Doch Intel gerät immer stärker unter Druck. Beispielsweise hat der US-Dienstleister Cloudflare angekündigt, bei neuen Servern auf Intel zu verzichten. Intel reagiert mit drastischen CPU-Preissenkungen, preist sie aber euphemistisch als „Cascade Lake Refresh“ an, also sozusagen als neue Xeon-Typen. Tatsächlich brachte Intel zwar 18 Prozessoren mit neuen Bezeichnungen auf den Markt, dahinter verbergen sich jedoch auch alte Bekannte zu niedrigeren Preisen. Einen 28-Kerner bekommt man jetzt um satte 60 Prozent billiger. Andere Typen bringen mehr Kerne oder höhere Taktfrequenz fürs gleiche Geld.
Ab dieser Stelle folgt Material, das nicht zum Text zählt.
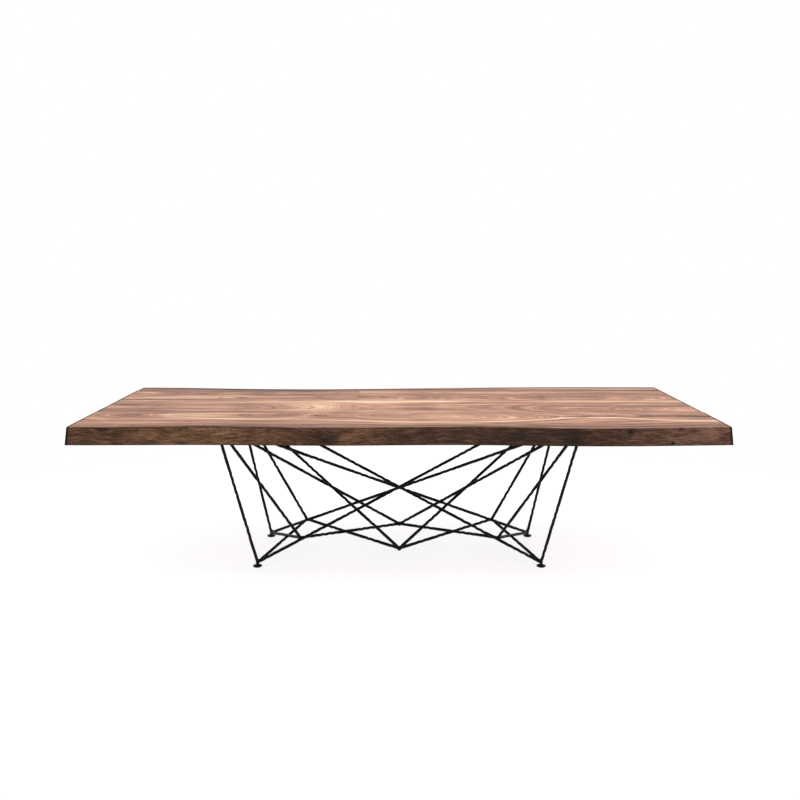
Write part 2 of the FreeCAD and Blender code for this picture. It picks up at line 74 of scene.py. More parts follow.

Intels CPU-Verzögerungen schlagen jetzt auch auf die Embedded-Systems-­Sparte durch. Auf der Embedded World 2020 waren bereits Prototypen modularer COM-HPC-Server für PCI Express 4.0 und 5.0 zu sehen – bloß ohne Prozessoren. Eigentlich hätten Intels Ice Lakes mit PCIe 4.0 ja längst auf dem Markt sein sollen. Allerdings hat auch AMD noch keine Embedded-Versionen seiner 7-Nanometer-­Prozessoren mit PCIe 4.0 vorgestellt. AMD konzentriert sich offensichtlich auf Epycs und Mobilprozessoren. Zum Jahresende sollen außerdem Lizenzgebühren für die Prozessoren der neuen Spielkonsolen XBox One Series X und Playstation 5 die AMD-Kasse füllen.

Die Marktbeobachter von Gartner schätzen, dass Apple 2019 Halbleiterbauelemente im Wert von rund 36 Milliarden US-Dollar eingekauft hat – das entspricht 8,6 Prozent des Gesamtmarkts. Samsung als größter Smartphone-Hersteller liegt demnach auf Platz zwei der Chip-Konsumenten (8 Prozent), stellt aber auch viele davon selbst her. Es folgen Huawei, Dell, Lenovo und noch vor HP die chinesische BBK Electronics mit Smartphone-Marken wie Oppo und OnePlus.

Bei den Chip-Lieferanten wiederum liegt Samsung Semiconductor vorne, wenn man die Anzahl der verarbeiteten Wafer betrachtet. Im Dezember 2019 liefen 2,9 Millionen Wafer durch die Samsung-Fabs, gerechnet in 200-Millimeter-Äquivalenten – praktisch sind es deutlich weniger, weil Volumenprodukte längst auf 300-Millimeter-Scheiben entstehen. Bei TSMC waren es jedenfalls „nur“ 2,5 Millionen, dann folgen die DRAM- und Flash-Größen Micron, SK Hynix und Kioxia/WD mit 1,4 bis 1,8 Millionen Wafern pro Monat.